The Farm Credit System

The Farm Credit System was created in 1916 by the U.S. Congress to fill a need for long-term agricultural credit. For the past 90 years, this $214 billion network of lending institutions has provided America's farmers, ranchers and other rural enterprises with the capital they need to operate their businesses.

Today, the Farm Credit System supplies U.S. agriculture with approximately 37 percent of its credit needs. Within the Farm Credit System there are more than 90 local Farm Credit associations who work directly with farmers, ranchers, aquatic producers, rural homeowners and other rural businesses to provide a variety of lending solutions and other financial services. These include Agricultural Credit Associations (ACAs), which are financial cooperatives owned by the customers they serve, as well as Production Credit Associations (PCAs) and Federal Land Credit Associations (FLCAs).
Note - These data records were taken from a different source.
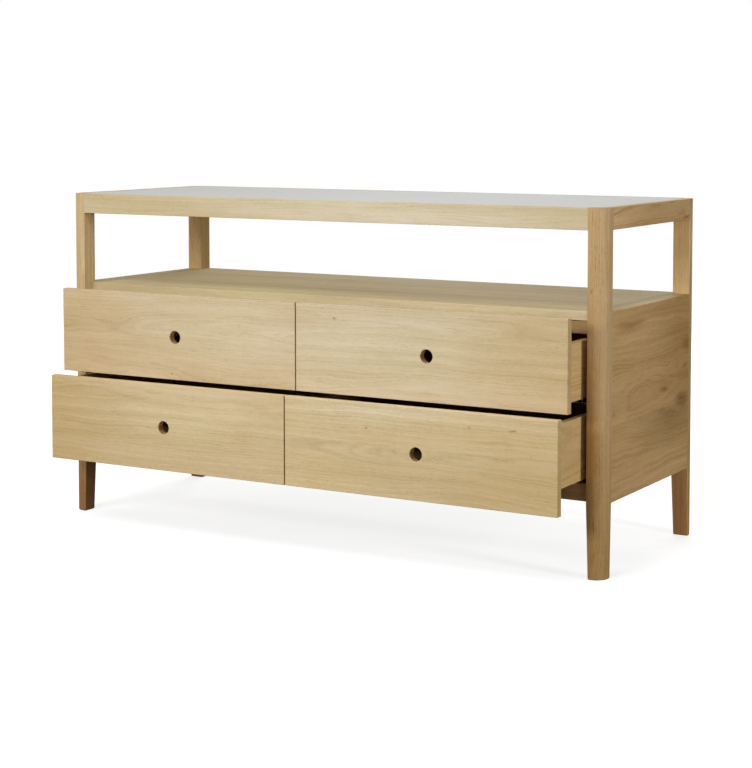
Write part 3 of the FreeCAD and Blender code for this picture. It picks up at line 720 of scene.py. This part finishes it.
world = bpy.data.worlds.new("studioWorld")
world.use_nodes = True
worldTree = world.node_tree
worldTree.nodes.clear()
bpy.context.scene.world = world
level = addNode(worldTree, ranger, {0: seenDirectly(worldTree), 3: studio["ambient"], 4: 1.0})
sky = addNode(worldTree, "ShaderNodeBackground", {"Color": (1, 1, 1, 1), "Strength": level})
addNode(worldTree, "ShaderNodeOutputWorld", {"Surface": sky})

bpy.ops.object.select_all(action="DESELECT")
bpy.ops.mesh.primitive_circle_add(
    vertices=studio["floorCorners"],
    radius=studio["floorSize"] / 2,
    fill_type="NGON",
    location=(0, 0, 0),
)
floor = bpy.context.object
floor.name = "studioFloor"
floorFinish = newMaterial("mattWhiteFloor")
floorTree = floorFinish.node_tree
floorPlace = addNode(floorTree, "ShaderNodeTexCoord").outputs["Object"]
away = addNode(floorTree, vectors, {0: floorPlace}, operation="LENGTH").outputs["Value"]
fade = addNode(floorTree, ranger, {
    0: away, 1: studio["fadeStart"], 2: studio["fadeEnd"], 3: studio["floorShow"], 4: 1.0,
}, interpolation_type="SMOOTHSTEP")
floorSeen = seenDirectly(floorTree)
shown = addNode(floorTree, maths, {0: fade, 1: floorSeen}, operation="MULTIPLY")
floorTone = addNode(floorTree, mixer, {
    0: floorSeen, 6: linearColour(studio["floorBounce"]), 7: linearColour(studio["floorColour"]),
}, data_type="RGBA")
matt = addNode(floorTree, "ShaderNodeBsdfDiffuse", {"Color": floorTone.outputs[2]})
white = addNode(floorTree, "ShaderNodeEmission", {"Color": (1, 1, 1, 1), "Strength": shown})
floorSum = addNode(floorTree, "ShaderNodeAddShader", {0: matt, 1: white})
addNode(floorTree, "ShaderNodeOutputMaterial", {"Surface": floorSum})
floor.data.materials.append(floorFinish)

# soft boxes: place, size and watts of each. all look at the middle of the object
softBoxes = {
    "ceilingBox": ((0.0, 0.3, 2.3), (2.5, 1.0), 6),
    "overheadBox": ((0.0, -1.5, 2.4), (2.6, 0.8), 18),
    "frontBox": ((-0.6, -3.8, 1.7), (3.0, 0.8), 82),
    "rightFrontBox": ((3.0, -3.0, 2.0), (1.6, 1.6), 11),
    "rightBox": ((4.0, -0.7, 1.0), (0.6, 1.4), 49),
    "backBox": ((-0.7, 3.3, 1.8), (2.8, 1.2), 67),
    "leftBackBox": ((-3.2, 2.6, 1.7), (2.0, 2.0), 8),
    "leftBox": ((-4.0, -0.5, 1.5), (1.5, 1.5), 19),
}
for name, (place, size, power) in softBoxes.items():
    data = bpy.data.lights.new(name, "AREA")
    data.shape = "RECTANGLE"
    data.size, data.size_y = size
    data.energy = power
    lamp = bpy.data.objects.new(name, data)
    lamp.location = place
    view = Vector(studio["lampAim"]) - Vector(place)
    lamp.rotation_euler = view.to_track_quat("-Z", "Y").to_euler()
    bpy.context.scene.collection.objects.link(lamp)
print("studio lit")
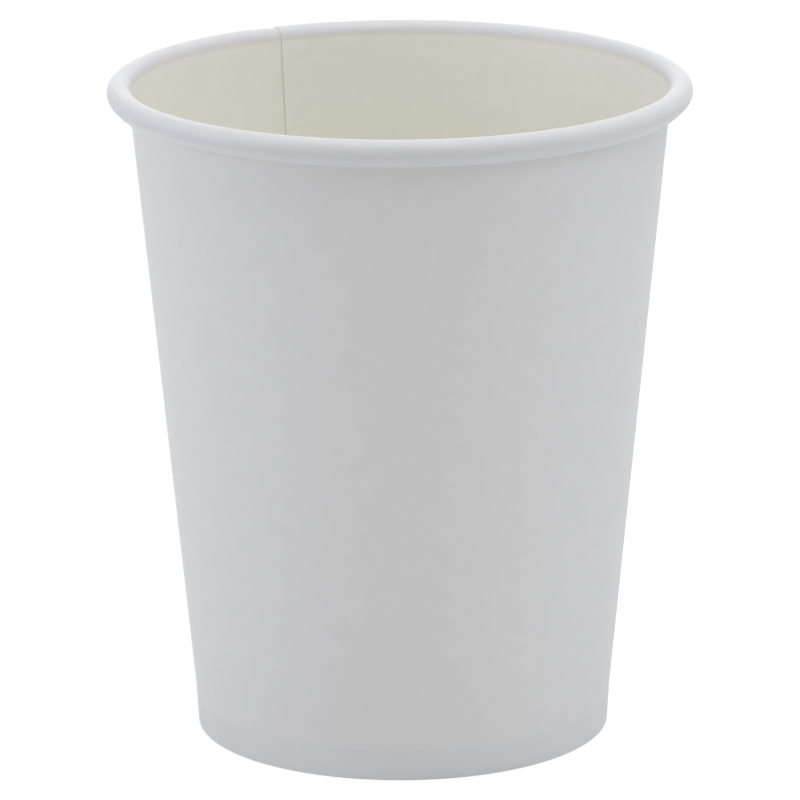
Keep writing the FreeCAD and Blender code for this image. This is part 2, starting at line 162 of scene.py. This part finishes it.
def board_outline(coat, printed):
    """The board cut through the axis, as a closed outline that starts at the hem's cut edge.

    coat and printed say how far each face has moved towards the printed side, in millimetres. The last
    number of each stretch says how many rows it is cut into.
    """
    thick = BOARD + printed - coat
    wall_angle, foot_angle, down = math.pi - WALL_TAPER, math.pi - FOOT_TAPER, -math.pi / 2
    coat_bend, coat_crest, coat_curl = BAND_BEND - coat, CREST - coat, CURL - coat
    print_bend = BAND_BEND - BOARD - printed
    print_crest = CREST - BOARD - printed
    print_curl = CURL - BOARD - printed
    hem_offset = -BOARD - POCKET - coat
    hem_top = foot_line(hem_offset, HEM_HEIGHT)
    hem_low = foot_line(hem_offset, BOARD)
    hem_edge = hem_top - FOOT_NORMAL * thick
    foot_low = foot_line(coat - BOARD, BOARD)
    bend_low = on_arc(BEND_CENTRE, coat_bend, foot_angle)
    bend_under = on_arc(BEND_CENTRE, print_bend, foot_angle)
    outer_fold = foot_line(printed - FOLD_RADIUS, FOLD_RADIUS)
    inner_fold = foot_line(hem_offset - thick + FOLD_RADIUS, FOLD_RADIUS)
    return outline([
        (straight(hem_top, hem_low, 3), COAT),
        (straight(hem_low, foot_low, 2), COAT),
        (straight(foot_low, bend_low, 4), COAT),
        (arc(BEND_CENTRE, coat_bend, foot_angle, wall_angle, 4), COAT),
        (tangent(BEND_CENTRE, coat_bend, CREST_CENTRE, coat_crest, wall_angle, WALL_ROWS), COAT),
        (arc(CREST_CENTRE, coat_crest, wall_angle, -SIDE_SLANT, CREST_ROWS), COAT),
        (tangent(CREST_CENTRE, coat_crest, CURL_CENTRE, coat_curl, -SIDE_SLANT, 2), COAT),
        (arc(CURL_CENTRE, coat_curl, -SIDE_SLANT, -CURL_TURN, CURL_ROWS), COAT),
        (tangent(CURL_CENTRE, coat_curl, CURL_CENTRE, print_curl, -CURL_TURN, 1), RAW),
        (arc(CURL_CENTRE, print_curl, -CURL_TURN, -SIDE_SLANT, 8), PRINT),
        (tangent(CURL_CENTRE, print_curl, CREST_CENTRE, print_crest, -SIDE_SLANT, 1), PRINT),
        (arc(CREST_CENTRE, print_crest, -SIDE_SLANT, wall_angle, 16), PRINT),
        (tangent(CREST_CENTRE, print_crest, BEND_CENTRE, print_bend, wall_angle, WALL_ROWS), PRINT),
        (arc(BEND_CENTRE, print_bend, wall_angle, foot_angle, 4), PRINT),
        (straight(bend_under, on_arc(outer_fold, FOLD_RADIUS, -FOOT_TAPER), 5), PRINT),
        (arc(outer_fold, FOLD_RADIUS, -FOOT_TAPER, down, 6), PRINT),
        (tangent(outer_fold, FOLD_RADIUS, inner_fold, FOLD_RADIUS, down, 1), PRINT),
        (arc(inner_fold, FOLD_RADIUS, down, 2 * down - FOOT_TAPER, 6), PRINT),
        (straight(on_arc(inner_fold, FOLD_RADIUS, foot_angle), hem_edge, 4), PRINT),
        (straight(hem_edge, hem_top, 1), RAW),
    ])


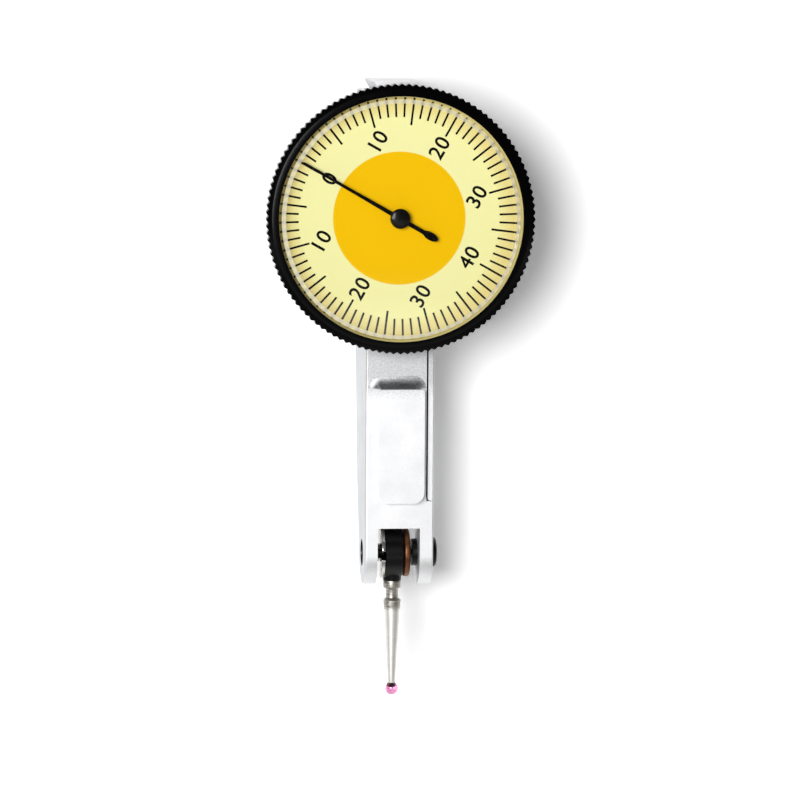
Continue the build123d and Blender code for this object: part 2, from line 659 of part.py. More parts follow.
def lever():
    """The plate lever: a round flange and boss, slotted in front, and an arm that reaches the sector."""
    plate = yz_circle(PIVOT_Y, PIVOT_Z, 2 * FLANGE_R)
    root = ARM_ROOT_H / 2
    root_end = SLOT_FLOOR_GAP + ARM_ROOT_RUN
    side = [(0, root), (root_end, ARM_H / 2), (ARM_LENGTH, ARM_TIP_R)]
    arm = make_face(Polyline(*side, *[(along, -half) for along, half in reversed(side)], close=True))
    arm += Pos(ARM_LENGTH, 0) * Circle(ARM_TIP_R)
    arm -= Pos(ARM_LENGTH, 0) * Circle(DRIVE_PIN_D / 2)
    plate += Plane.YZ * Pos(PIVOT_Y, PIVOT_Z) * Rot(0, 0, ARM_ANGLE) * arm
    plate = span_x(plate, FLANGE_X, HUB_X) + rod_x(PIVOT_Y, PIVOT_Z, BOSS_X, FLANGE_X, LEVER_BOSS_D)
    plate -= rod_x(PIVOT_Y, PIVOT_Z, BOSS_X, HUB_X, AXLE_SPIGOT_D)
    half = FLANGE_SLOT_W / 2
    return plate - box_between((BOSS_X, PIVOT_Y - half, PIVOT_Z), (HUB_X, PIVOT_Y + half, FRONT_Z))


def lever_axle():
    """The lever's axle, with a hollow cone at each end for the pivot points."""
    shoulder = rod_x(PIVOT_Y, PIVOT_Z, HUB_X, WASHER_X, AXLE_D)
    spigot = rod_x(PIVOT_Y, PIVOT_Z, BOSS_X, HUB_X, AXLE_SPIGOT_D)
    thread = rod_x(PIVOT_Y, PIVOT_Z, WASHER_X, AXLE_END_X, AXLE_END_D)
    depth = PIVOT_CONE_DEPTH + END_PLAY
    left_d = PIVOT_POINT_D + 2 * END_PLAY
    right_d = RIGHT_POINT_D + 2 * END_PLAY
    left_cup = cone_x(PIVOT_Y, PIVOT_Z, BOSS_X, BOSS_X + depth, left_d, CUP_END_D)
    right_cup = cone_x(PIVOT_Y, PIVOT_Z, AXLE_END_X - depth, AXLE_END_X, CUP_END_D, right_d)
    return shoulder + spigot + thread - left_cup - right_cup


def drive_pin():
    """The pin at the arm's end that drives the sector's forked tail."""
    return rod_x(PIN_Y, PIN_Z, FLANGE_X, SECTOR_X + SECTOR_T, DRIVE_PIN_D)


def friction_washer():
    """The sprung copper washer that holds the stylus where it is set."""
    disc = rod_x(PIVOT_Y, PIVOT_Z, WASHER_X, NUT_X, 2 * WASHER_R)
    disc = chamfer(disc.edges().filter_by(GeomType.CIRCLE), WASHER_EDGE)
    return disc - rod_x(PIVOT_Y, PIVOT_Z, WASHER_X, NUT_X, AXLE_END_D + 2 * SEAT)


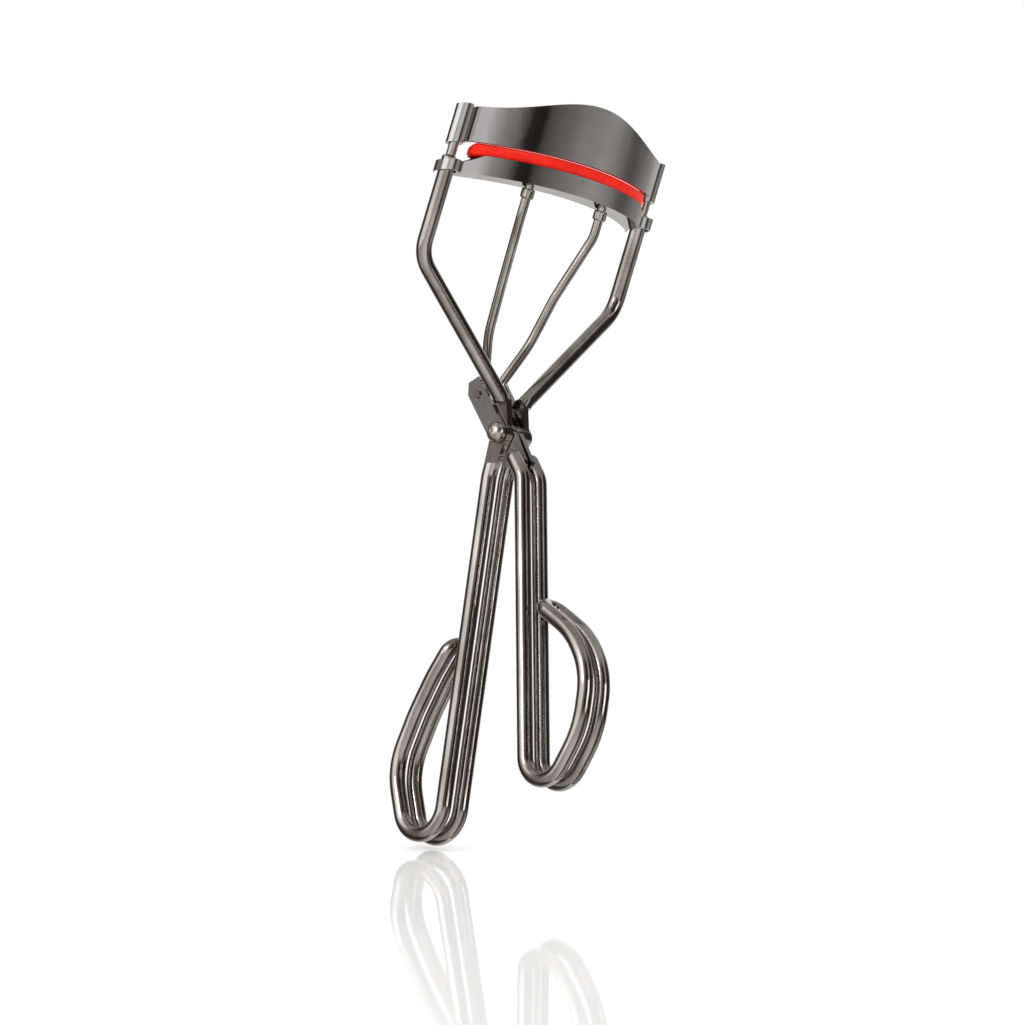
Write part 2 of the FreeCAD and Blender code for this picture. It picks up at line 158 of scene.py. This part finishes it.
def dress_frame():
    """Give every CAD node its finish."""
    wire = black_nickel("black_nickel_wire", dark=(0.27, 0.24, 0.215), light=(0.47, 0.44, 0.415),
                        roughness=(0.07, 0.13), grain_stretch=(1, 1, 0.03), grain_depth=0.35)
    sheet = black_nickel("black_nickel_sheet", dark=(0.42, 0.41, 0.41), light=(0.49, 0.48, 0.48),
                         roughness=(0.05, 0.09), grain_stretch=(0.04, 1, 1), grain_depth=0.15)
    steel = black_nickel("rivet_steel", dark=(0.40, 0.365, 0.33), light=(0.5, 0.465, 0.43),
                         roughness=(0.2, 0.32), grain_stretch=(1, 1, 1), grain_depth=0.5)
    finish = {"frame_wire": wire, "lever_wire": wire, "left_inner_rod": wire,
              "right_inner_rod": wire, "left_collar": wire, "right_collar": wire,
              "upper_jaw": sheet, "lower_jaw": sheet, "link_bracket": sheet,
              "main_rivet": steel, "pivot_washer": steel}
    for name, material in finish.items():
        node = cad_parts[name]
        node.data.materials.clear()
        node.data.materials.append(material)


def pad_section(turn):
    """One point of the pad's rounded section: level depth and height, each -1 to 1."""
    across, up = math.cos(turn), math.sin(turn)
    return (math.copysign(abs(across) ** PAD_CORNER, across),
            math.copysign(abs(up) ** PAD_CORNER, up))


def lash_pad():
    """The silicone pad: a rounded strip bowed like the jaws, with round ends."""
    low, high = (Vector(corner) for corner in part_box("lash_pad"))
    top = high.z + PAD_SWELL
    bottom = high.z - PAD_FOOT
    middle_z = (top + bottom) / 2
    half_height = (top - bottom) / 2
    half_depth = PAD_DEPTH / 2
    front_y = low.y + PAD_SETBACK
    centre_y = front_y + BOW_RADIUS
    half_angle = math.asin(high.x / BOW_RADIUS)
    cap = half_height * PAD_END / BOW_RADIUS
    mesh = bmesh.new()
    rings = []
    for station in range(PAD_STATIONS + 1):
        angle = half_angle * math.sin(math.pi * (station / PAD_STATIONS - 0.5))
        inside = max(0.0, (abs(angle) - (half_angle - cap)) / cap)
        scale = math.sqrt(max(0.0, 1 - min(inside, 1.0) ** 2))
        scale = max(scale, PAD_END_SCALE)
        ring = []
        for step in range(PAD_SIDES):
            depth, height = pad_section(2 * math.pi * step / PAD_SIDES)
            radius = BOW_RADIUS - half_depth + depth * half_depth * scale
            z = middle_z + height * half_height * scale
            y = centre_y - radius * math.cos(angle) - (z - high.z) * LEAN_SLOPE
            ring.append(mesh.verts.new((radius * math.sin(angle), y, z)))
        rings.append(ring)
    for first, second in zip(rings, rings[1:]):
        for step in range(PAD_SIDES):
            following = (step + 1) % PAD_SIDES
            mesh.faces.new((first[step], second[step], second[following], first[following]))
    mesh.faces.new(rings[0])
    mesh.faces.new(list(reversed(rings[-1])))
    bmesh.ops.recalc_face_normals(mesh, faces=mesh.faces)
    for face in mesh.faces:
        face.smooth = True
    data = bpy.data.meshes.new("silicone_pad")
    mesh.to_mesh(data)
    mesh.free()
    pad = bpy.data.objects.new("silicone_pad", data)
    bpy.context.scene.collection.objects.link(pad)
    data.materials.append(silicone())
    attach(pad, "lower_jaw_set")
    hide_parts("lash_pad")


def camera_axes():
    """The camera's right, up and back directions."""
    azimuth = math.radians(CAMERA_AZIMUTH)
    elevation = math.radians(CAMERA_ELEVATION)
    roll = math.radians(CAMERA_ROLL)
    back = Vector((math.sin(azimuth) * math.cos(elevation),
                   -math.cos(azimuth) * math.cos(elevation), math.sin(elevation)))
    level = Vector((math.cos(azimuth), math.sin(azimuth), 0))
    upright = back.cross(level)
    right = level * math.cos(roll) + upright * math.sin(roll)
    return right, back.cross(right), back


def add_camera():
    """A camera whose picture is VIEW_WIDTH wide at the rivet's distance."""
    right, up, back = camera_axes()
    data = bpy.data.cameras.new("camera")
    data.sensor_width = SENSOR_WIDTH
    data.lens = SENSOR_WIDTH * CAMERA_DISTANCE / VIEW_WIDTH
    data.clip_start = 0.01
    camera = bpy.data.objects.new("camera", data)
    bpy.context.scene.collection.objects.link(camera)
    middle = -right * RIVET_RIGHT - up * RIVET_UP
    camera.location = middle + back * CAMERA_DISTANCE
    camera.rotation_mode = "QUATERNION"
    camera.rotation_quaternion = Matrix((right, up, back)).transposed().to_quaternion()
    bpy.context.scene.camera = camera


def add_floor():
    """A small pale glossy tabletop under the loops, level with the camera's view."""
    _, up, back = camera_axes()
    tilt = math.radians(FLOOR_TILT)
    normal = (up * math.cos(tilt) + back * math.sin(tilt)).normalized()
    lowest = min(normal.dot(vertex.co) for name in ("frame_wire", "lever_wire")
                 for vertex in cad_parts[name].data.vertices)
    mesh = bmesh.new()
    bmesh.ops.create_circle(mesh, cap_ends=True, segments=96, radius=FLOOR_RADIUS)
    data = bpy.data.meshes.new("floor")
    mesh.to_mesh(data)
    mesh.free()
    floor = bpy.data.objects.new("floor", data)
    floor.rotation_mode = "QUATERNION"
    floor.rotation_quaternion = normal.to_track_quat("Z", "Y")
    forward = (back - normal * back.dot(normal)).normalized()
    floor.location = normal * (lowest - FLOOR_GAP) + forward * FLOOR_FORWARD
    floor.visible_glossy = False     # the metal reflects the studio, not the tabletop
    bpy.context.scene.collection.objects.link(floor)
    material, _, shader = new_material("pale_floor")
    shader.inputs["Base Color"].default_value = (0.93, 0.93, 0.93, 1)
    shader.inputs["Roughness"].default_value = 0.06
    shader.inputs["Specular IOR Level"].default_value = 0.5
    shader.inputs["Emission Color"].default_value = (1, 1, 1, 1)
    shader.inputs["Emission Strength"].default_value = 0.1
    data.materials.append(material)


# The studio as reflections see it: brightness at degrees from +X towards +Y.  The camera
# stands at -135 and its left is at 135.  Rays that go down see the lower panels: the jaws lean
# forward and reflect these.
UPPER_PANELS = [(-180, 1.7), (-158, 1.7), (-150, 0.35), (-135, 0.25), (-122, 0.04), (-92, 0.03),
                (-86, 0.75), (-74, 0.75), (-68, 0.05), (-20, 0.04), (0, 0.4), (18, 1.1),
                (62, 1.1), (80, 0.3), (100, 0.06), (118, 0.05), (138, 0.4), (150, 1.6), (180, 1.8)]
LOWER_PANELS = [(-180, 0.6), (-150, 0.85), (-126, 1.0), (-98, 0.95), (-92, 0.5), (-84, 0.25),
                (-79, 0.03), (-73, 0.02), (-70, 0.12), (-60, 0.26), (-46, 0.45), (-30, 0.8),
                (-23, 0.75), (-9, 0.18), (0, 0.28), (12, 1.1), (50, 0.7), (90, 0.1),
                (120, 0.05), (140, 0.5), (180, 0.6)]
DARK_WARMTH = (1.0, 0.92, 0.86)  # tint of an unlit panel
LOWER_BLEND = (-0.22, -0.05)     # ray heights between which lower panels give way to upper
CEILING_BLEND = (0.6, 0.8)       # ray heights between which upper panels give way to the ceiling
CEILING_GREY = 0.5


def panels_around(tree, fraction, panels):
    """Brightness by direction round the vertical; the darker a panel, the warmer it is."""
    stops = []
    for degrees, level in panels:
        lit = min(level, 1.0)
        colour = [level * (lit + (1 - lit) * warmth) for warmth in DARK_WARMTH]
        stops.append(((degrees + 180) / 360, colour))
    return ramp_between(tree, fraction, stops)


def plain_grey(tree, level):
    """A node that gives one grey level."""
    node = tree.nodes.new("ShaderNodeRGB")
    node.outputs[0].default_value = (level, level, level, 1)
    return node.outputs[0]


def blend_between(tree, source, limits, first, second):
    """The first colour where source is under both limits, the second where it is over both."""
    low, high = limits
    spread = tree.nodes.new("ShaderNodeMapRange")
    spread.inputs["From Min"].default_value = low
    spread.inputs["From Max"].default_value = high
    mix = tree.nodes.new("ShaderNodeMix")
    mix.data_type = "RGBA"
    tree.links.new(source, spread.inputs["Value"])
    tree.links.new(spread.outputs["Result"], mix.inputs["Factor"])
    tree.links.new(first, mix.inputs["A"])
    tree.links.new(second, mix.inputs["B"])
    return mix.outputs["Result"]


def add_world():
    """White surround; reflections see a studio of bright panels and dark gaps."""
    world = bpy.data.worlds.new("studio")
    bpy.context.scene.world = world
    world.use_nodes = True
    tree = world.node_tree
    background = tree.nodes["Background"]
    place = tree.nodes.new("ShaderNodeTexCoord")
    axes = tree.nodes.new("ShaderNodeSeparateXYZ")
    tree.links.new(place.outputs["Generated"], axes.inputs["Vector"])
    turn = tree.nodes.new("ShaderNodeMath")
    turn.operation = "ARCTAN2"
    tree.links.new(axes.outputs["Y"], turn.inputs[0])
    tree.links.new(axes.outputs["X"], turn.inputs[1])
    fraction = tree.nodes.new("ShaderNodeMapRange")
    fraction.inputs["From Min"].default_value = -math.pi
    fraction.inputs["From Max"].default_value = math.pi
    tree.links.new(turn.outputs[0], fraction.inputs["Value"])
    upper = panels_around(tree, fraction.outputs["Result"], UPPER_PANELS)
    lower = panels_around(tree, fraction.outputs["Result"], LOWER_PANELS)
    studio = blend_between(tree, axes.outputs["Z"], LOWER_BLEND, lower, upper)
    ceiling = plain_grey(tree, CEILING_GREY)
    studio = blend_between(tree, axes.outputs["Z"], CEILING_BLEND, studio, ceiling)
    path = tree.nodes.new("ShaderNodeLightPath")
    seen = blend_between(tree, path.outputs["Is Glossy Ray"], (0, 1), plain_grey(tree, 1), studio)
    tree.links.new(seen, background.inputs["Color"])
    background.inputs["Strength"].default_value = 1.0


def add_lights():
    """Two softboxes, high on the camera's left and low on its right."""
    right, up, back = camera_axes()
    softboxes = (("key", back * 0.5 - right * 0.45 + up * 0.4, 0.25, 1.2),
                 ("fill", back * 0.45 + right * 0.55 + up * 0.1, 0.3, 0.6))
    for name, place, width_m, power_w in softboxes:
        data = bpy.data.lights.new(name, "AREA")
        data.size = width_m
        data.energy = power_w
        light = bpy.data.objects.new(name, data)
        light.location = place
        light.rotation_mode = "QUATERNION"
        light.rotation_quaternion = place.to_track_quat("Z", "Y")
        bpy.context.scene.collection.objects.link(light)


bpy.context.scene.view_settings.view_transform = "Standard"
add_camera()
dress_frame()
lash_pad()
add_floor()
add_world()
add_lights()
ACAs are each affiliated with one of five banks that serve as the primary lender to the association. Four of these banks are Farm Credit Banks; CoBank is the only Agricultural Credit Bank, a distinction arising out of a past merger between a Farm Credit Bank and a Bank for Cooperatives.

The Farm Credit Administration, an agency of the federal government created in 1933, provides regulatory oversight for the System. The funds for loans made by entities in the System come from the sale of Farm Credit securities through the Federal Farm Credit Banks Funding Corporation, which are backed by the U.S. government and are therefore attractive to investors.